I want to buy this guy a mouse pad and maybe a second monitor...

@khhnator

I'm surprised with the amount of negative comments, he is not telling people do always code like this... there is a difference between time critical code and not.
get the damn profile out and find where your program is spending most of their time, and THEN you consider doing this or not.

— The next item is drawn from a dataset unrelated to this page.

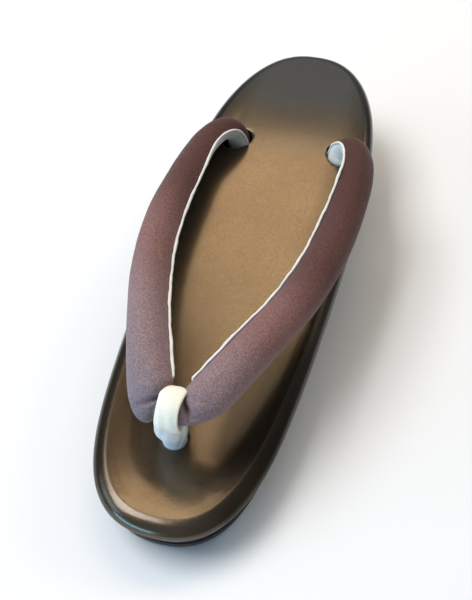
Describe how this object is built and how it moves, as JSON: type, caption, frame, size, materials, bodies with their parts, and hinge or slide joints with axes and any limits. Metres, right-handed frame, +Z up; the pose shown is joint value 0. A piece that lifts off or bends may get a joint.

the only negative thing about optimization is that it costs development time. the idea that "the computers will be fast enough" is just being naive. 
effective optimization can be is the difference between a product that reaches some of the market or most of the market or a program that can be extended for the decades to come or something that needs to be redone in the next few years.

@RFC-3514

For someone who started coding in assembly before pipelining and speculative execution were a thing, and when multiplications were super expensive, the idea of multiplying by a boolean to make a selection always feels slightly wrong.  And a part of me still wants to replace every multiplication with shifts + adds, or look-up tables. :-P

@krytharn

Branching in a shader on the GPU is also a thing, but for a different reason. Here, the GPU runs the code in lockstep, which means that the ALU runs the same instruction for multiple pixels or vertices at once. To stay synchronised, it runs both branches of the conditional, then throws away the result that did not meet the conditional. So, in general, it will have to run all the code all the time and branching does not give any advantage. Note: if all pixels meet the same condition, only one of the branches is executed.

@josiahmanson

A fast branchless way to calculate ToUpper is to use a lookup table. The table is 256 bytes long, and easily fits in L1 cache, so character conversion takes a single instruction and will be a fast memory access. I think this is what is done in the standard library.